The Superior Court began by examining whether the interaction between Officer Zgleszewski and Rice constituted a mere encounter or an investigative detention. In Pennsylvania, interactions between law enforcement and citizens are classified into three categories: mere encounters, investigative detentions, and custodial detentions. A mere encounter does not require any level of suspicion and carries no compulsion to stop or respond. An investigative detention, on the other hand, must be supported by reasonable suspicion of criminal activity and subjects a suspect to a stop and period of detention but does not amount to an arrest.

police officers approaching a suspect in a high-crime urban areaCiting Commonwealth v. Newsome, 170 A.3d 1151 (Pa.Super. 2017), the court highlighted that a police officer's request for a citizen to "come here" does not, by itself, elevate a mere encounter to an investigative detention unless there is a show of authority or force that indicates the citizen is not free to leave. In Newsome, an officer in a marked patrol car, without activating lights or sirens, asked a defendant to stop and come over. This interaction was ruled a mere encounter because the officer did not brandish a weapon, obstruct the defendant's path, or threaten consequences for non-compliance.

Similarly, the Superior Court found that Officer Zgleszewski's statement to Rice to "come here," without more, did not escalate the encounter to an investigative detention. The officers did not engage their vehicle's lights or sirens, did not brandish weapons, and did not obstruct Rice's path. Furthermore, Rice did not comply with the command but instead fled, indicating he did not feel compelled to stop. Thus, the court concluded that the initial interaction remained a mere encounter, not requiring reasonable suspicion.

Justification for Pursuit

The court then addressed whether Officer Zgleszewski had reasonable suspicion to pursue Rice following his unprovoked flight. The court emphasized that reasonable suspicion must be based on specific, articulable facts and reasonable inferences from those facts, viewed through the lens of a trained law enforcement officer. This standard was articulated in Commonwealth v. Jones, 874 A.2d 108 (Pa.Super. 2005), where the court explained that the totality of circumstances must be considered to determine if the officer had a particularized and objective basis for suspecting criminal activity.
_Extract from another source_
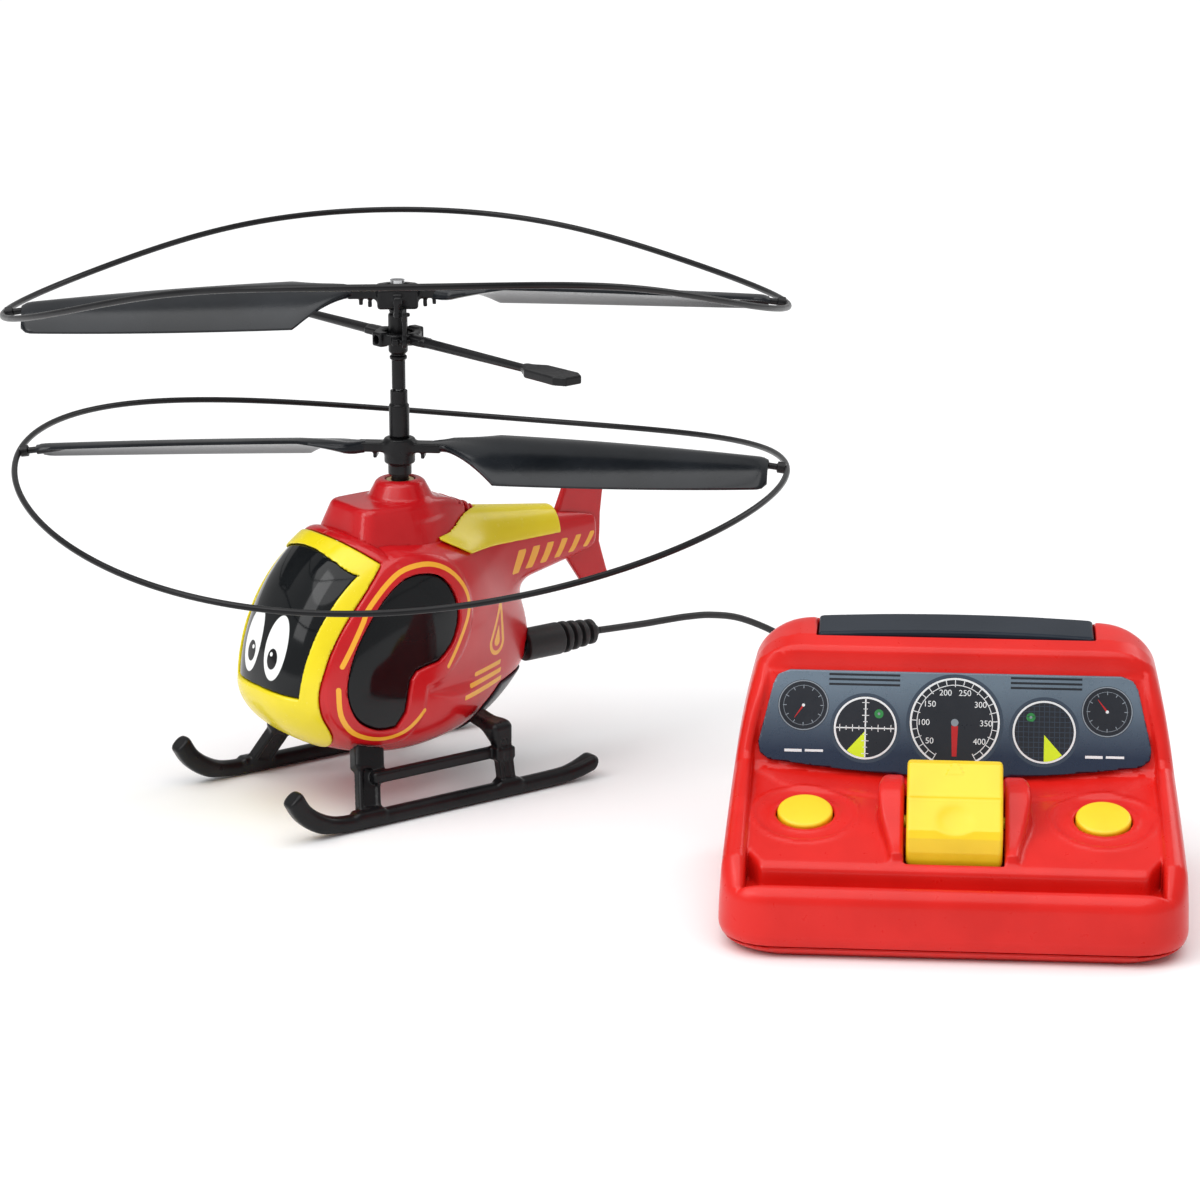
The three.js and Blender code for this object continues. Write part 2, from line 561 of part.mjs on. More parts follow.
// The upper hub rocks on the rotor head's pins, so its bore leaves the shaft room to tilt.
function upperHub() {
  const arms = box(2 * (BLADE.root - GAP), 5, 2.8, [0, 0, 137.2]);
  const body = box(11, 10, 5.6, [0, 0, 136]);
  const pegs = [1, -1].map((side) => joined(
    beam([0, side * 4, FEATHER_Z + 1.4], [0, side * (LINK.reach + 0.9), FEATHER_Z + 1.4], 2.2, 1.6),
    linkPin(side, LINK.top),
    box(1.2, 1.6, 5.6, [-0.4, side * LINK.reach, FEATHER_Z - 0.6]),
  ));
  return less(joined(arms, body, ...pegs), post(3.4, 120, 140),
    bar([-10, 0, FEATHER_Z], [10, 0, FEATHER_Z], 1.15));
}

function addUpperHead() {
  const azimuth = UPPER.azimuth;
  const pins = bar([-5.2, 0, FEATHER_Z], [5.2, 0, FEATHER_Z], 0.8).rotate([0, 0, azimuth]);
  const tiltPins = bar([0, -5.4, FLYBAR.z], [0, 5.4, FLYBAR.z], 0.8).rotate([0, 0, FLYBAR.azimuth]);
  const column = joined(post(1.8, OUTER_MAST.high + 0.6, 122), post(2.4, 121.3, 131.5), post(2.2, 131, 137));
  const head = less(joined(column, pins, tiltPins), post(INNER_SHAFT.r + GAP, 105, 145));
  add(rotors, 'rotor_head', head, BLACK);
  const screw = post(2, INNER_SHAFT.high + GAP, INNER_SHAFT.high + 1.6, [0, 0], 16);
  add(rotors, 'head_screw', less(screw, box(3, 0.5, 0.8, [0, 0, INNER_SHAFT.high + 1.5])), STEEL);

  const ring = less(post(6.3, FLYBAR.z - 1.5, FLYBAR.z + 1.5), post(4.2, 120, 130));
  const rods = [1, -1].map((side) => joined(
    bar([side * 5.6, 0, FLYBAR.z], [side * (FLYBAR.reach - FLYBAR.paddle + 1), 0, FLYBAR.z], 1.3, 1),
    box(FLYBAR.paddle, 8, 2.4, [side * (FLYBAR.reach - FLYBAR.paddle / 2), 0, FLYBAR.z]),
  ));
  const lean = azimuth - FLYBAR.azimuth;
  const ears = [1, -1].map((side) => joined(
    box(1.6, 4, 1.6, [-0.9, side * (LINK.reach - 0.8), FLYBAR.z]),
    linkPin(side, FLYBAR.z),
  ).rotate([0, 0, lean]));
  const flybar = less(joined(ring, ...rods, ...ears), bar([0, -12, FLYBAR.z], [0, 12, FLYBAR.z], 1.15));
  add(rotors, 'flybar', flybar.rotate([0, 0, FLYBAR.azimuth]), BLACK);

  for (const [side, name] of [[1, 'rear'], [-1, 'front']]) {
    const [y, middle] = [side * LINK.reach, (LINK.top + FLYBAR.z) / 2];
    const strap = box(1.1, LINK.width, LINK.top - FLYBAR.z + LINK.width, [LINK.x, y, middle]);
    const eyes = [LINK.top, FLYBAR.z].map((z) => bar([0, y, z], [4, y, z], LINK.eyeR));
    add(rotors, `${name}_mixing_link`, less(strap, ...eyes).rotate([0, 0, azimuth]), BLACK);
  }
}

// ---------------------------------------------------------------- controller

// The controller's side view, one wall thickness smaller for the inside.
function caseProfile(inset) {
  const shape = new THREE.Shape();
  if (inset > 0) {
    return outline([[2.4, -1], [4.6, 12.8], [12.4, 12.8], [13, 19.6], [55.4, 32], [64.6, 55.4],
      [69.5, 60.4], [83, 61], [87.4, 56.5], [87.8, -1]]);
  }
  shape.moveTo(0.8, 0);
  shape.lineTo(2.1, 15.4);
  shape.quadraticCurveTo(2.6, 17.6, 4.4, 17.6);
  shape.quadraticCurveTo(6.4, 17.5, 7.2, 15.6);
  shape.lineTo(9.6, 15.1);
  shape.lineTo(10.2, 20.2);
  shape.quadraticCurveTo(10.4, 21.5, DECK.y, DECK.z);
  shape.lineTo(53.4, 34);
  shape.lineTo(54.4, 35);
  shape.lineTo(62.5, 55.4);
  shape.quadraticCurveTo(65, 61.6, 70, 62.8);
  shape.lineTo(83, 63.6);
  shape.quadraticCurveTo(88.4, 63.4, 89, 58);
  shape.lineTo(CASE.depth, 0);
  return shape;
}

function caseBlock(inset, low, high) {
  const plan = roundRect(-CASE.half + inset, inset, CASE.half - inset, CASE.depth - inset,
    CASE_CORNER_R - inset);
  const block = new THREE.ExtrudeGeometry(plan, {
    depth: high - low, bevelEnabled: false, curveSegments: 3,
  });
  return solid(reshape(block, ([x, y, z]) => [x * (1 - CASE.draft * (z + low)), y, z + low]));
}

const onDeck = (y) => DECK.z + (y - DECK.y) * Math.tan(rad(DECK.slope));

// The round-cornered shape that holds the dials, in the panel's own plane.
function gaugeOutline(inset) {
  const shape = new THREE.Shape();
  shape.moveTo(0, 0.6 + inset);
  shape.lineTo(46.5 - inset, 0.6 + inset);
  shape.quadraticCurveTo(50 - inset, 1 + inset, 49 - inset, 6);
  shape.lineTo(44.6 - inset, 19);
  shape.quadraticCurveTo(43.4 - inset, 22 - inset, 40, 22 - inset);
  shape.lineTo(-40, 22 - inset);
  shape.quadraticCurveTo(-43.4 + inset, 22 - inset, -44.6 + inset, 19);
  shape.lineTo(-49 + inset, 6);
  shape.quadraticCurveTo(-50 + inset, 1 + inset, -46.5 + inset, 0.6 + inset);
  return shape;
}
const PANEL_LEAN = THREE.MathUtils.radToDeg(Math.atan2(55.4 - 35, 62.5 - 54.4));
const onPanel = (shape, low, high) =>
  solid(extrude(shape, high - low).translate(0, 0, low), [0, 54.4, 35], [PANEL_LEAN, 0, 0]);

function addController() {
  const outer = caseBlock(0, 0, CASE.high).intersect(endProfile(caseProfile(0), 70));
  const inner = caseBlock(CASE.wall, -1, CASE.high).intersect(endProfile(caseProfile(1), 70));
  const above = box(200, 200, 100, [0, 45, 50 + CASE.seam + GAP]);
  const deckTurn = [DECK.slope, 0, 0];
  const buttonHole = (x, r) => post(r, -30, 30).rotate(deckTurn).translate([x, BUTTON.y, onDeck(BUTTON.y)]);
  const rims = [-BUTTON.x, BUTTON.x].map((x) => post(BUTTON.r + 1.6, -1.2, 0.8, [0, 0], 18)
    .rotate(deckTurn).translate([x, BUTTON.y, onDeck(BUTTON.y)]));
  const cheek = new THREE.Shape();
  cheek.moveTo(13.5, onDeck(13.5) - 1);
  cheek.quadraticCurveTo(20, 36, 30, 38);
  cheek.quadraticCurveTo(38, 39, 50, onDeck(50) - 1);
  cheek.lineTo(30, onDeck(20));
  const cheekMiddle = LEVER.half + 0.5 + LEVER.cheek / 2;
  const cheeks = [-1, 1].map((side) => endProfile(cheek, LEVER.cheek / 2, side * cheekMiddle));
  const leverSlot = box(2 * (LEVER.half + 0.5), 35, 40, [0, 12.8 + 17.5, 30]);
  const axle = bar([-18, LEVER.y, LEVER.z], [18, LEVER.y, LEVER.z], 1.5 + GAP);
  const switchSlot = box(10, 8.2, 4.4, [57, 31.1, SWITCH_Z]);
  const cordHole = bar([GROMMET.x, 80, GROMMET.z], [GROMMET.x, 100, GROMMET.z], 2.6);
  const eyeY = (EYE_WINDOW.low + EYE_WINDOW.high) / 2;
  const eyeSlot = box(2 * (EYE_WINDOW.half + GAP), 14.6, 6, [0, eyeY, 62.6]);
  const top = less(joined(less(outer, inner), ...rims, ...cheeks).intersect(above),
    leverSlot, axle, switchSlot, cordHole, eyeSlot, onPanel(gaugeOutline(0), -1, 5),
    ...[-1, 1].map((side) => buttonHole(side * BUTTON.x, BUTTON.r + 0.3)));
  add(controller, 'controller_top_case', biggest(top), RED);

  const floor = caseBlock(0, 0, CASE.seam);
  const wellX = (CELL.count / 2) * CELL.pitch + 0.9;
  const well = box(2 * wellX + 3.2, 55.2, 17.4, [0, CELL.y, CASE.seam + 8.2]);
  const wellRoom = box(2 * wellX, 52, 17.4 + 4, [0, CELL.y, CASE.seam + 4.6]);
  const doorRecess = box(2 * wellX + 5.4, DOOR.depth + 0.8, 4, [0, DOOR.y, -0.2]);
  const base = less(joined(floor, well), wellRoom, doorRecess);
  add(controller, 'controller_bottom_case', biggest(base), RED);
  const screwHole = post(1.7, -5, 5, [0, DOOR.y - DOOR.depth / 2 + 2.8]);
  const door = less(box(2 * wellX + 4.6, DOOR.depth, DOOR.thick, [0, DOOR.y, 0.9]), screwHole);
  add(controller, 'battery_door', door, RED);
  for (let i = 0; i < CELL.count; i += 1) {
    const x = (i - (CELL.count - 1) / 2) * CELL.pitch;
    const way = i % 2 ? 1 : -1;
    const at = (along) => [x, CELL.y + way * along, CELL.z];
    const half = CELL.length / 2;
    const cell = joined(
      bar(at(-half), at(half - 1), CELL.r, CELL.r, 16),
      bar(at(half - 1.5), at(half), 2.7, 2.7, 10),
    );
    add(controller, `battery_cell_${i + 1}`, cell, SILVER_FOIL);
  }
  const plate = planProfile(roundRect(-46, 14.6, 46, 29.5, 2), 9, 10.4);
  add(controller, 'controller_circuit_board', plate, BOARD);

  add(controller, 'gauge_panel', onPanel(gaugeOutline(GAP), -0.7, 0.2), NAVY);
  const glass = box(2 * EYE_WINDOW.half, 14, 2.2, [0, eyeY, 63]).intersect(endProfile(outline([
    [EYE_WINDOW.low, 61.9], [EYE_WINDOW.low, 62.9], [EYE_WINDOW.high - 1.4, 63.7],
    [EYE_WINDOW.high, 63.2], [EYE_WINDOW.high, 61.9],
  ]), 60));
  add(controller, 'infrared_window', glass, NAVY);
  const led = joined(post(2.5, 53.5, 58, [0, 77], 12),
    solid(new THREE.SphereGeometry(2.5, 12, 8), [0, 77, 58]));
  add(controller, 'infrared_led', led, GLOSS_BLACK);

  const rocker = new THREE.Shape();
  rocker.moveTo(14.4, 20.4);
  rocker.lineTo(14, 27.5);
  rocker.quadraticCurveTo(14.4, 31.4, 18, 32.4);
  rocker.lineTo(21.4, 36);
  rocker.lineTo(29.6, 41.4);
  rocker.quadraticCurveTo(33, 41.6, 34.4, 39);
  rocker.lineTo(37, 33);
  rocker.lineTo(33, 25);
  rocker.lineTo(20, 20);
  const trunnions = bar([-16.6, LEVER.y, LEVER.z], [16.6, LEVER.y, LEVER.z], 1.5);
  add(controller, 'throttle_lever', joined(endProfile(rocker, LEVER.half), trunnions), YELLOW);

  for (const [side, name] of [[-1, 'left'], [1, 'right']]) {
    const cap = joined(
      post(BUTTON.r, -3, BUTTON.lift - 0.6, [0, 0], 18),
      solid(new THREE.CylinderGeometry(BUTTON.r - 0.9, BUTTON.r, 0.6, 18).rotateX(Math.PI / 2),
        [0, 0, BUTTON.lift - 0.3]),
      post(2, -12, -2.5),
    ).rotate(deckTurn).translate([side * BUTTON.x, BUTTON.y, onDeck(BUTTON.y)]);
    add(controller, `${name}_button`, cap, YELLOW);
  }
  const knob = joined(box(6.6, 4.6, 3.6, [53.3, 29.6, SWITCH_Z]), box(2, 9.6, 4.2, [49.4, 29.6, SWITCH_Z]));
  add(controller, 'side_switch', knob, YELLOW);

  const relief = turned([
    [0, 0], [3.4, 0], [3.4, 1.6], [2.3, 1.6], [1.7, GROMMET.length], [0, GROMMET.length],
  ], 12);
  const place = [GROMMET.x, CASE.depth + GAP, GROMMET.z];
  add(controller, 'cord_grommet', relief.rotate([-90, 0, 0]).translate(place), RUBBER);
}

// ---------------------------------------------------------------- charging lead

function addLead() {
  const steps = [[0, -42.6], [3.6, -42.6], [4.5, -43.6], [4.5, -53]];
  for (let rib = 0; rib < 4; rib += 1) {
    const x = -54 - rib * 3;
    const r = 4.6 - rib * 0.25;
    steps.push([r - 1.3, x + 0.6], [r - 1.3, x - 0.4], [r, x - 0.6], [r, x - 2]);
  }
  steps.push([2.2, -66.2], [0, -66.2]);
  const boot = turned(steps.map(([r, x]) => [r, -x]), 10).rotate([0, -90, 0]).translate([0, 0, PLUG_Z]);
  add(helicopter, 'charge_plug', boot, RUBBER);
  const tip = joined(bar([-42.3, 0, PLUG_Z], [-31.4, 0, PLUG_Z], 1.7),
    bar([-31.5, 0, PLUG_Z], [-30.4, 0, PLUG_Z], 1.7, 0.8));
  add(helicopter, 'plug_tip', tip, STEEL);
  const cord = tube(CORD_ROUTE, CORD_R, CORD_STEPS);
  add(rotors, 'charge_cord', cord, RUBBER);
}

addFuselage();
addSkids();
addDrive();
addElectrics();
addRotor(LOWER, 'lower', lowerHub());
addRotor(UPPER, 'upper', upperHub());
addUpperHead();
addController();
addLead();

const toy = new THREE.Group();
toy.add(helicopter, rotors, controller);
export default toy;
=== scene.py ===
"""Looks of the remote control helicopter and its controller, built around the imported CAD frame.

Shapes are written in millimetres in two local frames, as the CAD is: the helicopter's, with its
mast at the origin, +X to the nose and +Y to its left, and the controller's, with the middle of
its front bottom edge at the origin. They turn into metres in the row frame when a mesh is made.
Most moulded pieces are signed distance fields, so that their edges and joints are rounded.
"""

import math

import bpy
import numpy as np
from mathutils import Matrix, Vector


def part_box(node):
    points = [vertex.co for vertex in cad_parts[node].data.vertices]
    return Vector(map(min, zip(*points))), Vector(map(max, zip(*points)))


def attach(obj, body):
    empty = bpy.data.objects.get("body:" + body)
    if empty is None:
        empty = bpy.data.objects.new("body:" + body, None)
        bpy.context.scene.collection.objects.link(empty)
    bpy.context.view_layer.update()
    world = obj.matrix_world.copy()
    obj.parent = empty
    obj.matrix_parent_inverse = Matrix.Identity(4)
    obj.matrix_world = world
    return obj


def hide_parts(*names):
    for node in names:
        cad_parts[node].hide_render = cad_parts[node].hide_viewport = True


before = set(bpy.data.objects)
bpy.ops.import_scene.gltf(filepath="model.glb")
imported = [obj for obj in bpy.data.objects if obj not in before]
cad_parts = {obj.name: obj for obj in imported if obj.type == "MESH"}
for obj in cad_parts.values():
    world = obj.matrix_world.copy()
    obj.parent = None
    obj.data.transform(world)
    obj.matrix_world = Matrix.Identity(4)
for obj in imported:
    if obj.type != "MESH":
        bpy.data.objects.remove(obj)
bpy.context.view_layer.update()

MM = 0.001
FINE = 1.12  # grid steps are stretched by this; 1.12 gives a million triangles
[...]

In this case, several factors contributed to reasonable suspicion. First, Officer Zgleszewski was patrolling a high-crime area known for gun violence and drug sales. Second, the officer observed an "L" shaped bulge in Rice's waistband, consistent with the shape of a firearm. Third, Rice exhibited evasive behavior by changing direction upon seeing the police and then fleeing when approached.

The court drew parallels with Commonwealth v. Jefferson, 853 A.2d 404 (Pa.Super. 2004), where the defendant's unprovoked flight in a high-crime area was deemed sufficient to create reasonable suspicion for police pursuit. Similarly, in Commonwealth v. McCoy, 154 A.3d 813 (Pa.Super. 2017), the court held that evasive behavior in a high-crime area, combined with unprovoked flight, justified reasonable suspicion for pursuit. These precedents supported the conclusion that Officer Zgleszewski's observations and Rice's behavior collectively provided reasonable suspicion to justify the pursuit.

discarded firearm under a parked car

Lawful Recovery of Firearm

The court also considered the lawfulness of recovering the firearm abandoned by Rice during his flight. In Commonwealth v. Cook, 558 Pa. 50, 735 A.2d 673 (1999), the Pennsylvania Supreme Court held that when police possess reasonable suspicion to stop a suspect, they may lawfully recover contraband abandoned by the suspect during flight. Given that the officers had reasonable suspicion to pursue Rice, the recovery of the discarded firearm was lawful.


The Superior Court concluded that the initial interaction between Officer Zgleszewski and Rice was a mere encounter, not requiring reasonable suspicion. Rice's unprovoked flight, combined with the officer's observations and the high-crime context, provided sufficient reasonable suspicion for the officers to pursue Rice. Consequently, the recovery of the firearm discarded by Rice was lawful. The court determined that the suppression court had erred in granting the motion to suppress the firearm evidence. Accordingly, the Superior Court reversed the suppression order and remanded the case for further proceedings, reaffirming the principles established in the cited precedents and applying them to the facts of this case.